(WORK TO DO) Extract, unchanged, every line from the top of the material below through the line with "return node.outputs[2]", and no more.

(EXERCISE INPUTS)

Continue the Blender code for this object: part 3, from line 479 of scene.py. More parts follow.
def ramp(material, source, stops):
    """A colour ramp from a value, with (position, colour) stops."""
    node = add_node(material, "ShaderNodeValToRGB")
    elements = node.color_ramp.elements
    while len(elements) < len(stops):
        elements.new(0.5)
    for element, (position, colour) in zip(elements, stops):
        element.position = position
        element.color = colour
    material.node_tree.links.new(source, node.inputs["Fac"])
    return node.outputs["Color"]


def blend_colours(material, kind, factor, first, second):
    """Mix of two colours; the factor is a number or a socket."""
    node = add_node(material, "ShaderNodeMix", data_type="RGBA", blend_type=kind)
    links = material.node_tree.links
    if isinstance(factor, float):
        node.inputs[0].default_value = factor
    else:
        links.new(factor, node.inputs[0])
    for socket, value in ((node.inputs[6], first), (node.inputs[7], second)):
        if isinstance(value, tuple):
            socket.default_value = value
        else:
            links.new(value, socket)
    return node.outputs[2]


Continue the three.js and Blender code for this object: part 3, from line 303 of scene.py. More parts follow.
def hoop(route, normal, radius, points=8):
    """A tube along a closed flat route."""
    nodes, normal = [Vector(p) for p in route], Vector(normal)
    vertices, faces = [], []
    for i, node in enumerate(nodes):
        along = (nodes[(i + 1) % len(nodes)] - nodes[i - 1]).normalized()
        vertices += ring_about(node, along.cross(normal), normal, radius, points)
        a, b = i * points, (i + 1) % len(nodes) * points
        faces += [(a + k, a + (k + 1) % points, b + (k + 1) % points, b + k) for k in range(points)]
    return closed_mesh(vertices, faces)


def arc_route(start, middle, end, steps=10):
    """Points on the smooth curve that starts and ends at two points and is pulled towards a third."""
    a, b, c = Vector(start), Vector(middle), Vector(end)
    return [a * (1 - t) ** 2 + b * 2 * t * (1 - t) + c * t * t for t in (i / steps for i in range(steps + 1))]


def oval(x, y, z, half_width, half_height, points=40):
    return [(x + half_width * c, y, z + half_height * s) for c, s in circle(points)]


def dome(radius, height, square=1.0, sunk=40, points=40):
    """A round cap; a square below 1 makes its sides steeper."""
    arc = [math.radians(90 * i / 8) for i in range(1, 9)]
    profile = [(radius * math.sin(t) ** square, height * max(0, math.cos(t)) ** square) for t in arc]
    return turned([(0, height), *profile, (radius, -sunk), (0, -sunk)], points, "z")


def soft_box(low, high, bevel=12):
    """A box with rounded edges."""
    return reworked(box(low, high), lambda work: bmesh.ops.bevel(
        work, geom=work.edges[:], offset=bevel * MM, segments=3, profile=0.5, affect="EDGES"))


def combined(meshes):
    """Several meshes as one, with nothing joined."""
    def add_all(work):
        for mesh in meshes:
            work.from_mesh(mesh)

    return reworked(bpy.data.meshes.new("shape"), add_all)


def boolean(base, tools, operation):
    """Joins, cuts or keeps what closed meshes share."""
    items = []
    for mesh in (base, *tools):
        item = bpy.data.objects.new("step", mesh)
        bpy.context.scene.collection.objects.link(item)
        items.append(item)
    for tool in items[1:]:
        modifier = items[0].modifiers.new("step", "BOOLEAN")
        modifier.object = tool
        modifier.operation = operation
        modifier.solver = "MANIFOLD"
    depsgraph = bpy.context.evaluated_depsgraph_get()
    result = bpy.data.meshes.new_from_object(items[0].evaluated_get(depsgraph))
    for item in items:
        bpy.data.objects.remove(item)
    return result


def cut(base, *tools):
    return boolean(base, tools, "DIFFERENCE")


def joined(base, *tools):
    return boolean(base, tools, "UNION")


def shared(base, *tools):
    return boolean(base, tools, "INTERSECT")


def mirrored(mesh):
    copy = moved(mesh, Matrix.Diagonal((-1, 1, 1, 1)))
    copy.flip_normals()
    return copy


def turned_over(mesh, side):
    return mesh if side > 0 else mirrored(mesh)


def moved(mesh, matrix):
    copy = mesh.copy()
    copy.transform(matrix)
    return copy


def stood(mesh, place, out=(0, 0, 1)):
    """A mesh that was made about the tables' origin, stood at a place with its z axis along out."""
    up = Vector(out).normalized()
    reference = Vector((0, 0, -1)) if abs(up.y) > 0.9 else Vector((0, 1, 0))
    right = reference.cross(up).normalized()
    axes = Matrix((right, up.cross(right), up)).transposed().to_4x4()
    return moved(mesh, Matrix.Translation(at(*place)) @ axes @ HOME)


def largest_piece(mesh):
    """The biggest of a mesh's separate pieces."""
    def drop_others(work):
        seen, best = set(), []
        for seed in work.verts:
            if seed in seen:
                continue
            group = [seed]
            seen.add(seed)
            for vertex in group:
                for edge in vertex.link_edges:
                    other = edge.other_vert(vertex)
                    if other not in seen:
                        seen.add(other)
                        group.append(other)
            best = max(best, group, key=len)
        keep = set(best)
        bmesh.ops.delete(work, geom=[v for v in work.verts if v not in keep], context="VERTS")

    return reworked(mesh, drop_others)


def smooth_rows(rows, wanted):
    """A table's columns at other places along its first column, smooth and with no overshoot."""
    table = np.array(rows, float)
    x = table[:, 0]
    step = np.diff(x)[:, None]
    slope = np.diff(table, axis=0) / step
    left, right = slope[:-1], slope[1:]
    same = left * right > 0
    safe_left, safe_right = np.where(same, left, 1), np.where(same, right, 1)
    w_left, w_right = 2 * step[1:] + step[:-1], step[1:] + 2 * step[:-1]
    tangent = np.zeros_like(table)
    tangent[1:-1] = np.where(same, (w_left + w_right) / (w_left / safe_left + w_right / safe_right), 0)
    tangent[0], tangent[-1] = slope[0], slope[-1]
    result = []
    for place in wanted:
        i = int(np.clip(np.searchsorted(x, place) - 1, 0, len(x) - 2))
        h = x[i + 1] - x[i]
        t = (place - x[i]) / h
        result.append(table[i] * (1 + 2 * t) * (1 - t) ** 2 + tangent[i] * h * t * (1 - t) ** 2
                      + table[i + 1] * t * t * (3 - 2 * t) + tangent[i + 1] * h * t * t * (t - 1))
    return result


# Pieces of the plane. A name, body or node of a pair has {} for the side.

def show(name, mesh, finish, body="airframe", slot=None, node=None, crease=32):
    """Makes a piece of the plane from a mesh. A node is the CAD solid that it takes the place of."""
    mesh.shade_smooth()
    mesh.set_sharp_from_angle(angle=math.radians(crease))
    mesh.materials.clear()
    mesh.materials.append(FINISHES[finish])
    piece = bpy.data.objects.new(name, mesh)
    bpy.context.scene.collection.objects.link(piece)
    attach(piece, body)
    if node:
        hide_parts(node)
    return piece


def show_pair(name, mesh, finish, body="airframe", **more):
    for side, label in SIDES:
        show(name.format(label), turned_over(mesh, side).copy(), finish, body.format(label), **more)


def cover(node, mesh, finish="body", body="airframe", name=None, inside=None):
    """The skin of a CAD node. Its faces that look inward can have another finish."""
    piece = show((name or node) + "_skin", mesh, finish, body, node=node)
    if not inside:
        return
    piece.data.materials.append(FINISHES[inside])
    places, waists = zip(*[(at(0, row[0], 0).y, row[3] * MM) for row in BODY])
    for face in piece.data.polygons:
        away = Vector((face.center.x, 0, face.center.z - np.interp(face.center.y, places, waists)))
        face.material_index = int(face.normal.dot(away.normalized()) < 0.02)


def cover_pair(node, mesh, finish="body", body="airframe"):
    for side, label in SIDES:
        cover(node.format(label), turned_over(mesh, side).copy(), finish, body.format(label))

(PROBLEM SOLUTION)
Continue the Blender code for this object: part 3, from line 479 of scene.py. More parts follow.
def ramp(material, source, stops):
    """A colour ramp from a value, with (position, colour) stops."""
    node = add_node(material, "ShaderNodeValToRGB")
    elements = node.color_ramp.elements
    while len(elements) < len(stops):
        elements.new(0.5)
    for element, (position, colour) in zip(elements, stops):
        element.position = position
        element.color = colour
    material.node_tree.links.new(source, node.inputs["Fac"])
    return node.outputs["Color"]


def blend_colours(material, kind, factor, first, second):
    """Mix of two colours; the factor is a number or a socket."""
    node = add_node(material, "ShaderNodeMix", data_type="RGBA", blend_type=kind)
    links = material.node_tree.links
    if isinstance(factor, float):
        node.inputs[0].default_value = factor
    else:
        links.new(factor, node.inputs[0])
    for socket, value in ((node.inputs[6], first), (node.inputs[7], second)):
        if isinstance(value, tuple):
            socket.default_value = value
        else:
            links.new(value, socket)
    return node.outputs[2]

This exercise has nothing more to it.